▶ **DATA SECTION**:
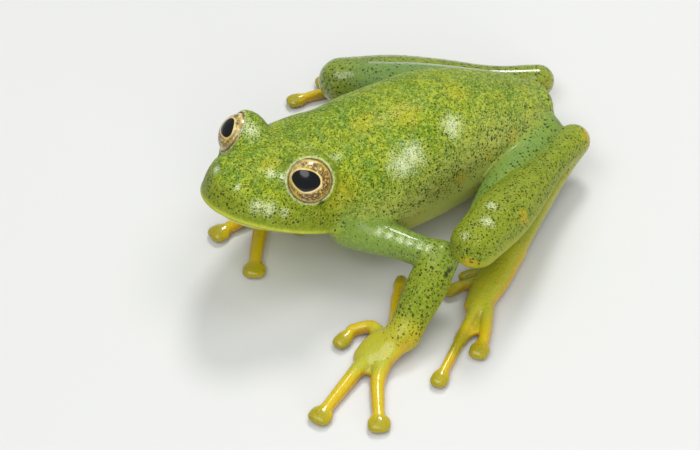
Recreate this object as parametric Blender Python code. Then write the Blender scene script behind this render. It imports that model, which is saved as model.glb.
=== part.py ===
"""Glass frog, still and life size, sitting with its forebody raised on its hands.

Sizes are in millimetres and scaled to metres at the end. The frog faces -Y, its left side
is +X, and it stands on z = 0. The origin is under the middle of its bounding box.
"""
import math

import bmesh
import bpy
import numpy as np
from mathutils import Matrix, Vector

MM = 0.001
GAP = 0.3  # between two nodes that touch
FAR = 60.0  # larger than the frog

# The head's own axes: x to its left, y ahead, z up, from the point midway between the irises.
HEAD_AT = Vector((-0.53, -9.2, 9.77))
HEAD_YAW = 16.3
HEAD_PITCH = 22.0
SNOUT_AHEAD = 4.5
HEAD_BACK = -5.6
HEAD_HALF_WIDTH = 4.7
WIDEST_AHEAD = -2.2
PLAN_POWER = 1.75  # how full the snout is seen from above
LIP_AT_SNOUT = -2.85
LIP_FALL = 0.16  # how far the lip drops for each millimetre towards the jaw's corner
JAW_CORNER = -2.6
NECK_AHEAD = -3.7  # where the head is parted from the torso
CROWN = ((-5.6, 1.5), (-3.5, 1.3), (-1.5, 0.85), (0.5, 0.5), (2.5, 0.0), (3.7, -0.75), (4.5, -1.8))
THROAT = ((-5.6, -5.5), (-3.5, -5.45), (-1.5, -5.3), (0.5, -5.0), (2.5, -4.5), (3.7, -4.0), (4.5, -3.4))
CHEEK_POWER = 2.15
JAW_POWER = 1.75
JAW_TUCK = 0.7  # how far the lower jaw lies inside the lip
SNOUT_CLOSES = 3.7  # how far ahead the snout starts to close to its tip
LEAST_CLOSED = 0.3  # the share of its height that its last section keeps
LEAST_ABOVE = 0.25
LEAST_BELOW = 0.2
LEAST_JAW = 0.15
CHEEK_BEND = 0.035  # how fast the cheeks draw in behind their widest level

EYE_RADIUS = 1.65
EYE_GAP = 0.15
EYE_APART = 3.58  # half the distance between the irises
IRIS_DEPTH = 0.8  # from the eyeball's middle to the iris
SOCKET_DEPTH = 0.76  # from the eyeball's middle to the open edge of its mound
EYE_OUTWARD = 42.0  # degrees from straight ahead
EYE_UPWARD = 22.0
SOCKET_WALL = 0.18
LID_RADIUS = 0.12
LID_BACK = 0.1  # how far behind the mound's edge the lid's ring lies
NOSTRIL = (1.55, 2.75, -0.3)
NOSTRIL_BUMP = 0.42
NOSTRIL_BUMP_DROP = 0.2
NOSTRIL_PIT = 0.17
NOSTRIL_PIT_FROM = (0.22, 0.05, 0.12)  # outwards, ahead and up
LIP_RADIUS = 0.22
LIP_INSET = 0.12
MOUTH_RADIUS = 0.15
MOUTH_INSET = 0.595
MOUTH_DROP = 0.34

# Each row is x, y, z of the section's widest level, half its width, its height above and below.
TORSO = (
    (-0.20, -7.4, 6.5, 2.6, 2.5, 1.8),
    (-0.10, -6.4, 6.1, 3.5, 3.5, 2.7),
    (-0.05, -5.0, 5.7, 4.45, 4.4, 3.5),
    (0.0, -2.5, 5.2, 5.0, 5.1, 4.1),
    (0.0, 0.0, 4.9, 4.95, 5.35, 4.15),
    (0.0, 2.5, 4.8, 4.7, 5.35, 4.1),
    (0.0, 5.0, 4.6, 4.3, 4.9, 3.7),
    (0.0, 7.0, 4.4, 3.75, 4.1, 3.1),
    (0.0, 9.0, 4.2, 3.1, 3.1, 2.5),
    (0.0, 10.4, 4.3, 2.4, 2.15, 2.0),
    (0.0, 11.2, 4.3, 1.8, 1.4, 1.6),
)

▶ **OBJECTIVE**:
Reproduce exactly, please, only the lines from the start of the data above to the line that contains "CHEEK_BEND = 0.035", with both ends kept.

▶ **RESPONSE BELOW**:
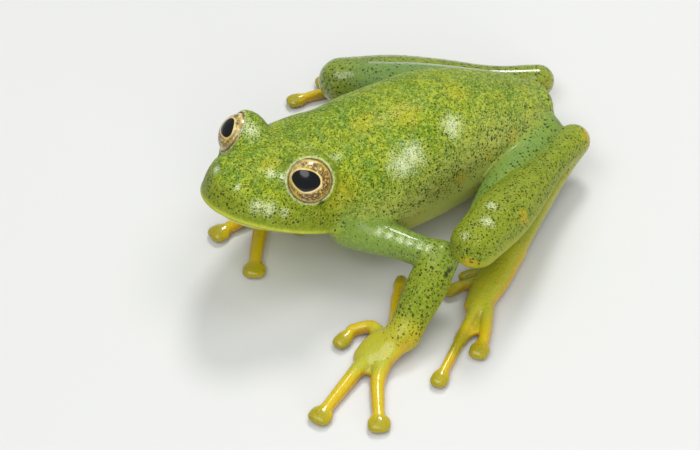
Recreate this object as parametric Blender Python code. Then write the Blender scene script behind this render. It imports that model, which is saved as model.glb.
=== part.py ===
"""Glass frog, still and life size, sitting with its forebody raised on its hands.

Sizes are in millimetres and scaled to metres at the end. The frog faces -Y, its left side
is +X, and it stands on z = 0. The origin is under the middle of its bounding box.
"""
import math

import bmesh
import bpy
import numpy as np
from mathutils import Matrix, Vector

MM = 0.001
GAP = 0.3  # between two nodes that touch
FAR = 60.0  # larger than the frog

# The head's own axes: x to its left, y ahead, z up, from the point midway between the irises.
HEAD_AT = Vector((-0.53, -9.2, 9.77))
HEAD_YAW = 16.3
HEAD_PITCH = 22.0
SNOUT_AHEAD = 4.5
HEAD_BACK = -5.6
HEAD_HALF_WIDTH = 4.7
WIDEST_AHEAD = -2.2
PLAN_POWER = 1.75  # how full the snout is seen from above
LIP_AT_SNOUT = -2.85
LIP_FALL = 0.16  # how far the lip drops for each millimetre towards the jaw's corner
JAW_CORNER = -2.6
NECK_AHEAD = -3.7  # where the head is parted from the torso
CROWN = ((-5.6, 1.5), (-3.5, 1.3), (-1.5, 0.85), (0.5, 0.5), (2.5, 0.0), (3.7, -0.75), (4.5, -1.8))
THROAT = ((-5.6, -5.5), (-3.5, -5.45), (-1.5, -5.3), (0.5, -5.0), (2.5, -4.5), (3.7, -4.0), (4.5, -3.4))
CHEEK_POWER = 2.15
JAW_POWER = 1.75
JAW_TUCK = 0.7  # how far the lower jaw lies inside the lip
SNOUT_CLOSES = 3.7  # how far ahead the snout starts to close to its tip
LEAST_CLOSED = 0.3  # the share of its height that its last section keeps
LEAST_ABOVE = 0.25
LEAST_BELOW = 0.2
LEAST_JAW = 0.15
CHEEK_BEND = 0.035  # how fast the cheeks draw in behind their widest level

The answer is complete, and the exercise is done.